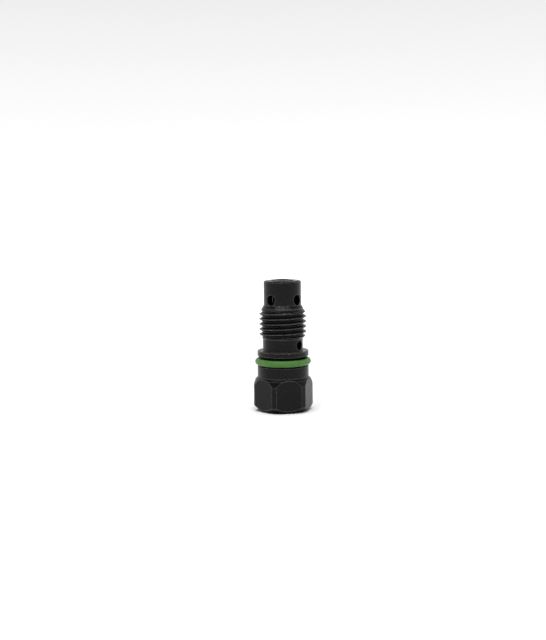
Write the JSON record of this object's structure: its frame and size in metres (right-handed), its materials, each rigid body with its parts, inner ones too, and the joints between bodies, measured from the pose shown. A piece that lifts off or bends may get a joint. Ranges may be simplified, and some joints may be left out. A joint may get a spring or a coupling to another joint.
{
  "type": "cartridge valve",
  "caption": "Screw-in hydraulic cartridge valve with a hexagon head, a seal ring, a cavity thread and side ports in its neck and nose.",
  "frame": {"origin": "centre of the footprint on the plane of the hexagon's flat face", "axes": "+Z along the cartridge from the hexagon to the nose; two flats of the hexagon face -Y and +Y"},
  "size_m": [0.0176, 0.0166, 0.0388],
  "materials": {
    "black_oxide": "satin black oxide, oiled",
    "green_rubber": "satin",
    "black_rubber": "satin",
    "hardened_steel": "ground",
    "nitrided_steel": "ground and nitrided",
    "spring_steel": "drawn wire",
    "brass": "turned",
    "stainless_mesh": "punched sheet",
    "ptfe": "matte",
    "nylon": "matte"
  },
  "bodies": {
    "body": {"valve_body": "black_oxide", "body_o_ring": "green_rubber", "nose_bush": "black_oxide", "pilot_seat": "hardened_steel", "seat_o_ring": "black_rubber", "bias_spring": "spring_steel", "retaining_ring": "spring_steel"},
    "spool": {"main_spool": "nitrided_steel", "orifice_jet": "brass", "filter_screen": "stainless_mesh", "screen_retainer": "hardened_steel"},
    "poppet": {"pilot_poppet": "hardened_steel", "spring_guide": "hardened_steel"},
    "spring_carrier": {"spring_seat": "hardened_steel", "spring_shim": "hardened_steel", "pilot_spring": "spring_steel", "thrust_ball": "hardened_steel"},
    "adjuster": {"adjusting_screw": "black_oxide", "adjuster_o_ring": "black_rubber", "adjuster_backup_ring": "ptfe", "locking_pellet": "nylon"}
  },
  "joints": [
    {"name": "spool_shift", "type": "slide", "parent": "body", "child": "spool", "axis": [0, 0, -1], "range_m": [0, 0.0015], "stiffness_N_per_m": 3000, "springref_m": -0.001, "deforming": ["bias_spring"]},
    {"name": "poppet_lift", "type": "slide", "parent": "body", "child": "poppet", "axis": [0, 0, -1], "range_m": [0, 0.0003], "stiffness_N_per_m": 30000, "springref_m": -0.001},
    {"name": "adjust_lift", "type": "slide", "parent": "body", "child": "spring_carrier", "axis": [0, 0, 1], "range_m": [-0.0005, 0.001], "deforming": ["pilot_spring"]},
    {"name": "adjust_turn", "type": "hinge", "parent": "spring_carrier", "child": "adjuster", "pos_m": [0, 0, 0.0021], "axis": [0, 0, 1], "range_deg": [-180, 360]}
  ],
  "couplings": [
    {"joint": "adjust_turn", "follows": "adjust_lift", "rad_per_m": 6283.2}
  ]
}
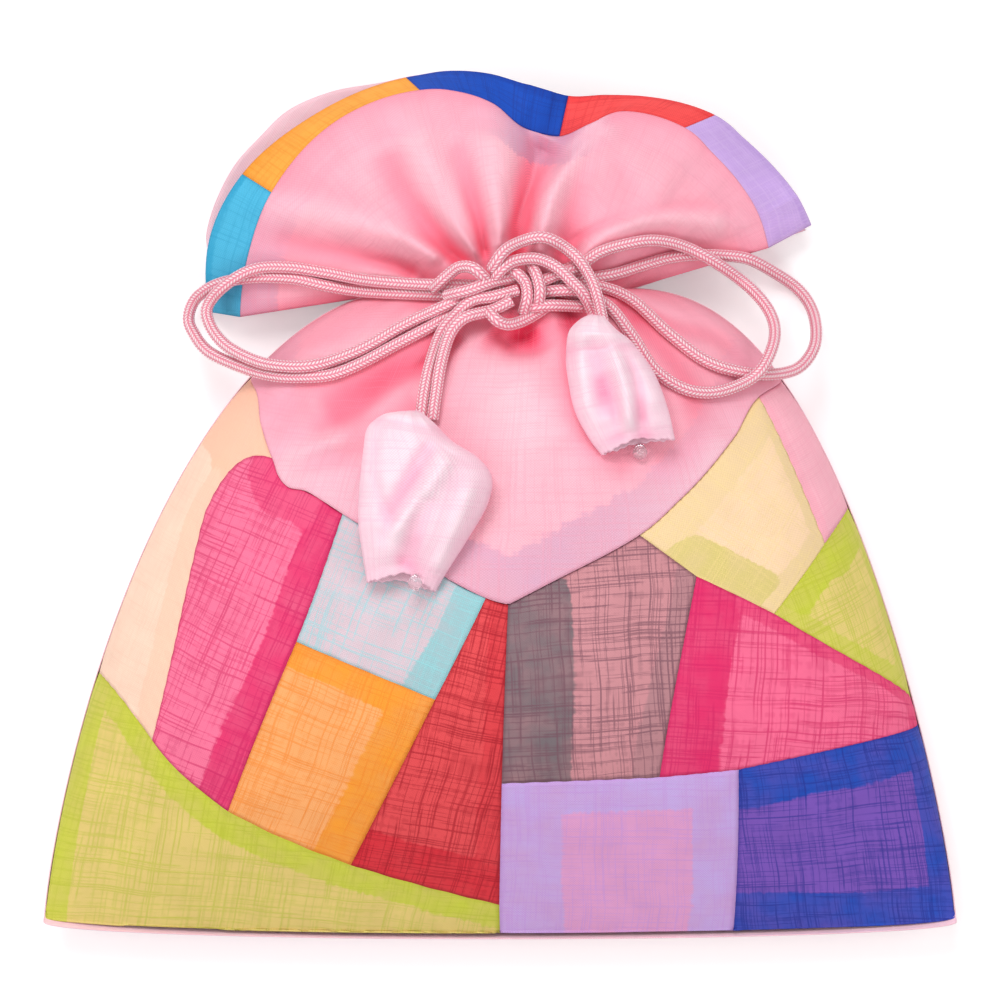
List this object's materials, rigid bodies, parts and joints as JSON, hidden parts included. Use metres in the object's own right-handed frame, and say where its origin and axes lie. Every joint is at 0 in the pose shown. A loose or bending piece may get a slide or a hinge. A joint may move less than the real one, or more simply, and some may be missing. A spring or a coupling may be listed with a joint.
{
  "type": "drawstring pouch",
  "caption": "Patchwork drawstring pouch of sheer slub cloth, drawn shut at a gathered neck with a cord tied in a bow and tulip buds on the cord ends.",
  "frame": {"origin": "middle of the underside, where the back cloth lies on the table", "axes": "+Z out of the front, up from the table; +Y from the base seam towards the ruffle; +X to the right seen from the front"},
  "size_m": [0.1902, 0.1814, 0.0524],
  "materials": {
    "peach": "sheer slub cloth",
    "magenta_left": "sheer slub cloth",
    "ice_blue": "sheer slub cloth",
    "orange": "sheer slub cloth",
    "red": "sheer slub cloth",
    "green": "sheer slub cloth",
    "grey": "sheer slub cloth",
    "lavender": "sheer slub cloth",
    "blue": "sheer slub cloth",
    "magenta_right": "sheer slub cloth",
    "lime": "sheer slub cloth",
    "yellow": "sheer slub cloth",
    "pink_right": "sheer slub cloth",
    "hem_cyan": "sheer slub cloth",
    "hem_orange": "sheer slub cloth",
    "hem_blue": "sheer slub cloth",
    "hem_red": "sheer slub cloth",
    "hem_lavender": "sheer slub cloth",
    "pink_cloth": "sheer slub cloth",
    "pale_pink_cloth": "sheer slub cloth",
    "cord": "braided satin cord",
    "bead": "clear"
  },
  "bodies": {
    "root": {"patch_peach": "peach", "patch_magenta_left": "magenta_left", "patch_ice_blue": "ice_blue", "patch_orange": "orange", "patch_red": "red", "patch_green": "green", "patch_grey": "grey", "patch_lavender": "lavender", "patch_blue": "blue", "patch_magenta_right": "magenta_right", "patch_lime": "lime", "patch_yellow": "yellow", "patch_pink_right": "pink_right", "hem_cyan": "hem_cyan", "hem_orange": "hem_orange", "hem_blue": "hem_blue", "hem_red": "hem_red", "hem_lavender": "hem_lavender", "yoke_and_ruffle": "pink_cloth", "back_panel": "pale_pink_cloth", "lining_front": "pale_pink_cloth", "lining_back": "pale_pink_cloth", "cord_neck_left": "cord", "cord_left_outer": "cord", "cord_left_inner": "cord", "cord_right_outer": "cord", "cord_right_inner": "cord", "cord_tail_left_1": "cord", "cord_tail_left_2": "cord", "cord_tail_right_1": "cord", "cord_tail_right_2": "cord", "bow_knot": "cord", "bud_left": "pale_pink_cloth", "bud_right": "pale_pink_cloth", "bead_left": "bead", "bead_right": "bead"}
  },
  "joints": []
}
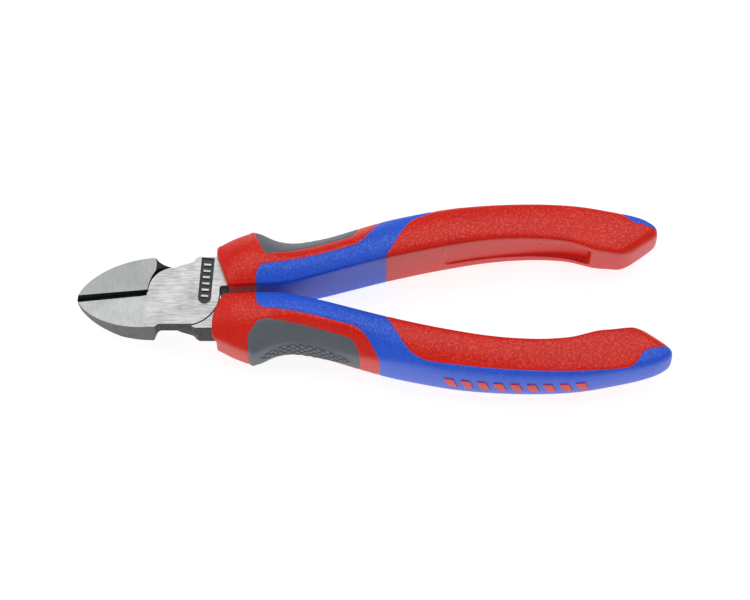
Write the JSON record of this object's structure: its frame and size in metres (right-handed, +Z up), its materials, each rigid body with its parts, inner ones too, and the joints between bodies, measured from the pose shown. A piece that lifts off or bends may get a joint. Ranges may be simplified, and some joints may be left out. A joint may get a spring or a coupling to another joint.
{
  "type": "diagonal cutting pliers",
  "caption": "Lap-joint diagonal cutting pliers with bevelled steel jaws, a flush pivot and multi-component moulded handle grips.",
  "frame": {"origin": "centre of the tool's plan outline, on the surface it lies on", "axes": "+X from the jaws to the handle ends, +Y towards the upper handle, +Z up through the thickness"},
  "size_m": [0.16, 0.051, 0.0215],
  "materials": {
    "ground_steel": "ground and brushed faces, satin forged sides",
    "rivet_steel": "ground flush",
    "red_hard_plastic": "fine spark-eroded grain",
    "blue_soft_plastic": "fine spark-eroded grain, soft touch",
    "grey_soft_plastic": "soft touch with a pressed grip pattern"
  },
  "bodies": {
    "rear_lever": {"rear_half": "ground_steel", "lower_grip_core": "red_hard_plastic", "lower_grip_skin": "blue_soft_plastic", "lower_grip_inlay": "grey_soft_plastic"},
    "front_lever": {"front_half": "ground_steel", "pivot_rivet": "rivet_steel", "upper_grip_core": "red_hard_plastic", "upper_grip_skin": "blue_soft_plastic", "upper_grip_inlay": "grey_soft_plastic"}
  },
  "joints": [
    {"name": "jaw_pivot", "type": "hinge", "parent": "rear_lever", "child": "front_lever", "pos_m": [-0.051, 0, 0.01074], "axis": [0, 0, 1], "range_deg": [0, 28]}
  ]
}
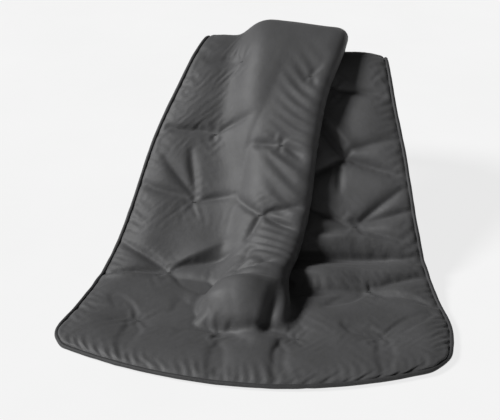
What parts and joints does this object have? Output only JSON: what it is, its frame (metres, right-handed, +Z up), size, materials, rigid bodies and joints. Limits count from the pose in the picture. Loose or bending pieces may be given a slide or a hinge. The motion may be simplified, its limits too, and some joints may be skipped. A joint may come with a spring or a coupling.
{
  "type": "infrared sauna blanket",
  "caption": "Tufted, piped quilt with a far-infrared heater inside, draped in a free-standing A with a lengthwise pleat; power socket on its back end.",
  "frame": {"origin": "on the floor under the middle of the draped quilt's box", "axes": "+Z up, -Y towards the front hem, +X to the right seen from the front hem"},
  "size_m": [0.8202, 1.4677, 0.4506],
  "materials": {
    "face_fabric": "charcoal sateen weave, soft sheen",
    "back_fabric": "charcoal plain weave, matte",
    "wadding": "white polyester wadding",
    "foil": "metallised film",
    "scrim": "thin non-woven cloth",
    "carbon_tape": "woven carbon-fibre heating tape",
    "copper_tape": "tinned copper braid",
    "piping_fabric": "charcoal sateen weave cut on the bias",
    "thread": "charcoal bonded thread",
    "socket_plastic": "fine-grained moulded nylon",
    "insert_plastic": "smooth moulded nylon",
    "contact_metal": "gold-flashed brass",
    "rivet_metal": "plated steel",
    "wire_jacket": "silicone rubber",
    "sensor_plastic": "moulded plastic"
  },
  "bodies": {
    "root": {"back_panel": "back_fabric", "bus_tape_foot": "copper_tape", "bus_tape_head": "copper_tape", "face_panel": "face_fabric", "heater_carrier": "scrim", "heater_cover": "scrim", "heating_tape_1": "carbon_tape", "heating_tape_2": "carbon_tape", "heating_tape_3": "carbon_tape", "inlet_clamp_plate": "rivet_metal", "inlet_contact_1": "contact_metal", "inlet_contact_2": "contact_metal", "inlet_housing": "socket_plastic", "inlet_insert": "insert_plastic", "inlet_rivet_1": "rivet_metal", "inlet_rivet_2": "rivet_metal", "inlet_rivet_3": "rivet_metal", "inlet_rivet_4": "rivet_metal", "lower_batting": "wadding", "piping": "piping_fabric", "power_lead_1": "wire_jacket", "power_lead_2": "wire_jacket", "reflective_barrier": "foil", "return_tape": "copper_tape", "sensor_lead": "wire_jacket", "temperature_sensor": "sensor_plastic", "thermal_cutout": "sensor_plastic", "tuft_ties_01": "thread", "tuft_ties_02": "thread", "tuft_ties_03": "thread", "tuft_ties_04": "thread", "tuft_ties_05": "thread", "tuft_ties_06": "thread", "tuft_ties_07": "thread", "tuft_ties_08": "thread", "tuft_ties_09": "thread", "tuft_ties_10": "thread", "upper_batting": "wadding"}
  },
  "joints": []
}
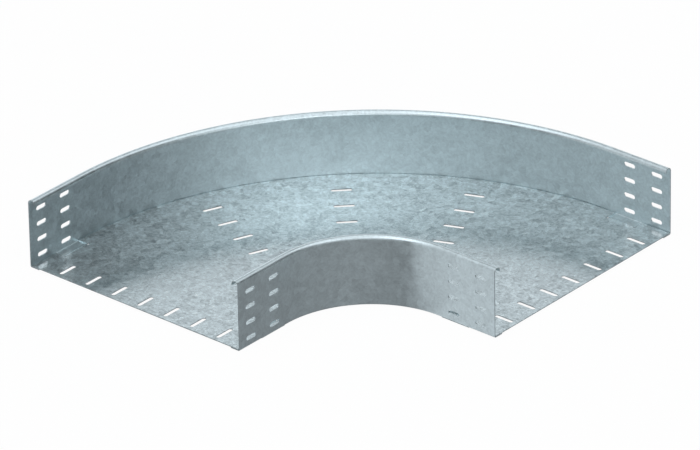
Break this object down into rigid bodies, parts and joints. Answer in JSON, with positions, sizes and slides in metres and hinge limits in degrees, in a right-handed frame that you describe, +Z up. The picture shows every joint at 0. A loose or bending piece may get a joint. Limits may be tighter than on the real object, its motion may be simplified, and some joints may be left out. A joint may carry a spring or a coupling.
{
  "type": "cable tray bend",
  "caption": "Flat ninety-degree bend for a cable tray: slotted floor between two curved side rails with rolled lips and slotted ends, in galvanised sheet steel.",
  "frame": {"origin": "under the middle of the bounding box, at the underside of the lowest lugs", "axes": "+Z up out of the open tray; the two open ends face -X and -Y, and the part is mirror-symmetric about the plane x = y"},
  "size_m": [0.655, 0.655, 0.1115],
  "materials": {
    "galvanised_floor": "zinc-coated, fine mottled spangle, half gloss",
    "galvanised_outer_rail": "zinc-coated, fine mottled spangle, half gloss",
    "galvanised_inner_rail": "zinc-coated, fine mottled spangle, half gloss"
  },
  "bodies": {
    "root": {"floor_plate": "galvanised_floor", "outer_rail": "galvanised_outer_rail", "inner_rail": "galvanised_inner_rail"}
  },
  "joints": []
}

********************

▸ WHAT YOU HAVE TO DO:
Check each line of the data above for the word "parts" and say how many lines have it. Give the number alone.

▸ CORRECT RESULT:
5